PROVIDED MATERIAL:
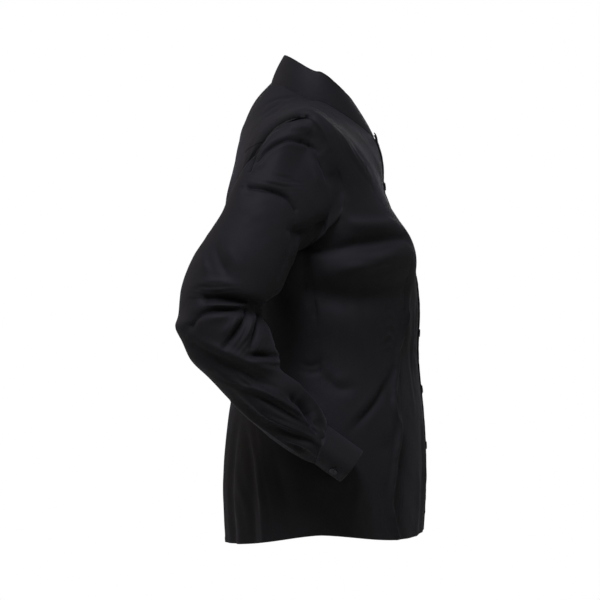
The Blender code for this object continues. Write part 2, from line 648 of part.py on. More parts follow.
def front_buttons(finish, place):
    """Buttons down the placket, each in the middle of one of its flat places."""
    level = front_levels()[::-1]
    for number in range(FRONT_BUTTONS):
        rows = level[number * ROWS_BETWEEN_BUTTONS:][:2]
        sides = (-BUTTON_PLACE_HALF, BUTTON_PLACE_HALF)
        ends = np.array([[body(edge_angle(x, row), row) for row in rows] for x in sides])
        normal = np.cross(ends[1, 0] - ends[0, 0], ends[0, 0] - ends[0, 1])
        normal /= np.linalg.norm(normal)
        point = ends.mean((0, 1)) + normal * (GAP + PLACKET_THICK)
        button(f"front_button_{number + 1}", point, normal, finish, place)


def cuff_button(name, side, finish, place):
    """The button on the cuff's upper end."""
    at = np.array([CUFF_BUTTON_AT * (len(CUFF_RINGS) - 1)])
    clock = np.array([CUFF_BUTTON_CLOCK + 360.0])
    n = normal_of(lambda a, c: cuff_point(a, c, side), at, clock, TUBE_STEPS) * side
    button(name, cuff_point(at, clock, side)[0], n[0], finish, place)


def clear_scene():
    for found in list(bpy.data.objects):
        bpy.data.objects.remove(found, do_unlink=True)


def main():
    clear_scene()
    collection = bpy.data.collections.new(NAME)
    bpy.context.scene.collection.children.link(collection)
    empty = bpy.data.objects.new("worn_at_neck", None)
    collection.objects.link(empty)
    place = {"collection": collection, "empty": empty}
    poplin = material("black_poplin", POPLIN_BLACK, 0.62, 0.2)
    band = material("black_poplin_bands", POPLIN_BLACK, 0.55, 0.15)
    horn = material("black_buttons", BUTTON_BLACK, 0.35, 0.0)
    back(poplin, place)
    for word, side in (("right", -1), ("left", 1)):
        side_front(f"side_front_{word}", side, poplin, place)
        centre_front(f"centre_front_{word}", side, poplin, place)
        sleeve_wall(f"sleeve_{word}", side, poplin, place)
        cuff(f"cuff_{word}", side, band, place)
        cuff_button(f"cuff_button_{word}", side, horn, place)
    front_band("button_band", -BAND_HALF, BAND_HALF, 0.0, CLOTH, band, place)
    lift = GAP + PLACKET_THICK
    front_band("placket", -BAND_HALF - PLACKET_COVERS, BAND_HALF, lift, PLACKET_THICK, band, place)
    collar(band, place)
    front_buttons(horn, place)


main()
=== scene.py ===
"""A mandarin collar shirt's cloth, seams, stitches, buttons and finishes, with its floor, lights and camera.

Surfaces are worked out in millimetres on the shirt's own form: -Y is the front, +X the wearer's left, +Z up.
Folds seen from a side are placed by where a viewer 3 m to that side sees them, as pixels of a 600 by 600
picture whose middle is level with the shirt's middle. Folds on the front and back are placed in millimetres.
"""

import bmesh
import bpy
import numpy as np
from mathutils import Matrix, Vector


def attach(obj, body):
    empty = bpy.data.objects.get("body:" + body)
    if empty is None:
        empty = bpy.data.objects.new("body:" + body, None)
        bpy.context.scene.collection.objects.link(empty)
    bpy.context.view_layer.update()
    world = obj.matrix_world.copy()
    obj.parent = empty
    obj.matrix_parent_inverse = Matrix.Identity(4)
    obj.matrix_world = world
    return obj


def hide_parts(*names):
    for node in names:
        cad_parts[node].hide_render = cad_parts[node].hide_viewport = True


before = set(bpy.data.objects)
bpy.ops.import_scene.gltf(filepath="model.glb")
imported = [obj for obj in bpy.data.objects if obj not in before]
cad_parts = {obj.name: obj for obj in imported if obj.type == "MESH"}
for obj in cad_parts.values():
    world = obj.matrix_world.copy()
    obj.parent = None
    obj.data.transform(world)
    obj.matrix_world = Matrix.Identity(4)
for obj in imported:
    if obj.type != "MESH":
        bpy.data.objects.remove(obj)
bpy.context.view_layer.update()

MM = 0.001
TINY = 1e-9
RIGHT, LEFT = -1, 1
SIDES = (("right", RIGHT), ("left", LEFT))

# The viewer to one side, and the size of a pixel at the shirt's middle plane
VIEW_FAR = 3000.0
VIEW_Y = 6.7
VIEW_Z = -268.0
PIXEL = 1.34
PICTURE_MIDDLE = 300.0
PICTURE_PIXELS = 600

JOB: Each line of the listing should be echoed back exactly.

THE OUTPUT:
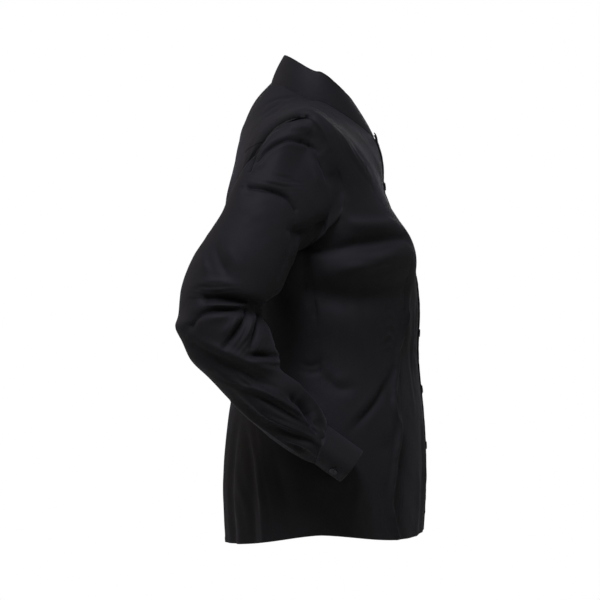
The Blender code for this object continues. Write part 2, from line 648 of part.py on. More parts follow.
def front_buttons(finish, place):
    """Buttons down the placket, each in the middle of one of its flat places."""
    level = front_levels()[::-1]
    for number in range(FRONT_BUTTONS):
        rows = level[number * ROWS_BETWEEN_BUTTONS:][:2]
        sides = (-BUTTON_PLACE_HALF, BUTTON_PLACE_HALF)
        ends = np.array([[body(edge_angle(x, row), row) for row in rows] for x in sides])
        normal = np.cross(ends[1, 0] - ends[0, 0], ends[0, 0] - ends[0, 1])
        normal /= np.linalg.norm(normal)
        point = ends.mean((0, 1)) + normal * (GAP + PLACKET_THICK)
        button(f"front_button_{number + 1}", point, normal, finish, place)


def cuff_button(name, side, finish, place):
    """The button on the cuff's upper end."""
    at = np.array([CUFF_BUTTON_AT * (len(CUFF_RINGS) - 1)])
    clock = np.array([CUFF_BUTTON_CLOCK + 360.0])
    n = normal_of(lambda a, c: cuff_point(a, c, side), at, clock, TUBE_STEPS) * side
    button(name, cuff_point(at, clock, side)[0], n[0], finish, place)


def clear_scene():
    for found in list(bpy.data.objects):
        bpy.data.objects.remove(found, do_unlink=True)


def main():
    clear_scene()
    collection = bpy.data.collections.new(NAME)
    bpy.context.scene.collection.children.link(collection)
    empty = bpy.data.objects.new("worn_at_neck", None)
    collection.objects.link(empty)
    place = {"collection": collection, "empty": empty}
    poplin = material("black_poplin", POPLIN_BLACK, 0.62, 0.2)
    band = material("black_poplin_bands", POPLIN_BLACK, 0.55, 0.15)
    horn = material("black_buttons", BUTTON_BLACK, 0.35, 0.0)
    back(poplin, place)
    for word, side in (("right", -1), ("left", 1)):
        side_front(f"side_front_{word}", side, poplin, place)
        centre_front(f"centre_front_{word}", side, poplin, place)
        sleeve_wall(f"sleeve_{word}", side, poplin, place)
        cuff(f"cuff_{word}", side, band, place)
        cuff_button(f"cuff_button_{word}", side, horn, place)
    front_band("button_band", -BAND_HALF, BAND_HALF, 0.0, CLOTH, band, place)
    lift = GAP + PLACKET_THICK
    front_band("placket", -BAND_HALF - PLACKET_COVERS, BAND_HALF, lift, PLACKET_THICK, band, place)
    collar(band, place)
    front_buttons(horn, place)


main()
=== scene.py ===
"""A mandarin collar shirt's cloth, seams, stitches, buttons and finishes, with its floor, lights and camera.

Surfaces are worked out in millimetres on the shirt's own form: -Y is the front, +X the wearer's left, +Z up.
Folds seen from a side are placed by where a viewer 3 m to that side sees them, as pixels of a 600 by 600
picture whose middle is level with the shirt's middle. Folds on the front and back are placed in millimetres.
"""

import bmesh
import bpy
import numpy as np
from mathutils import Matrix, Vector


def attach(obj, body):
    empty = bpy.data.objects.get("body:" + body)
    if empty is None:
        empty = bpy.data.objects.new("body:" + body, None)
        bpy.context.scene.collection.objects.link(empty)
    bpy.context.view_layer.update()
    world = obj.matrix_world.copy()
    obj.parent = empty
    obj.matrix_parent_inverse = Matrix.Identity(4)
    obj.matrix_world = world
    return obj


def hide_parts(*names):
    for node in names:
        cad_parts[node].hide_render = cad_parts[node].hide_viewport = True


before = set(bpy.data.objects)
bpy.ops.import_scene.gltf(filepath="model.glb")
imported = [obj for obj in bpy.data.objects if obj not in before]
cad_parts = {obj.name: obj for obj in imported if obj.type == "MESH"}
for obj in cad_parts.values():
    world = obj.matrix_world.copy()
    obj.parent = None
    obj.data.transform(world)
    obj.matrix_world = Matrix.Identity(4)
for obj in imported:
    if obj.type != "MESH":
        bpy.data.objects.remove(obj)
bpy.context.view_layer.update()

MM = 0.001
TINY = 1e-9
RIGHT, LEFT = -1, 1
SIDES = (("right", RIGHT), ("left", LEFT))

# The viewer to one side, and the size of a pixel at the shirt's middle plane
VIEW_FAR = 3000.0
VIEW_Y = 6.7
VIEW_Z = -268.0
PIXEL = 1.34
PICTURE_MIDDLE = 300.0
PICTURE_PIXELS = 600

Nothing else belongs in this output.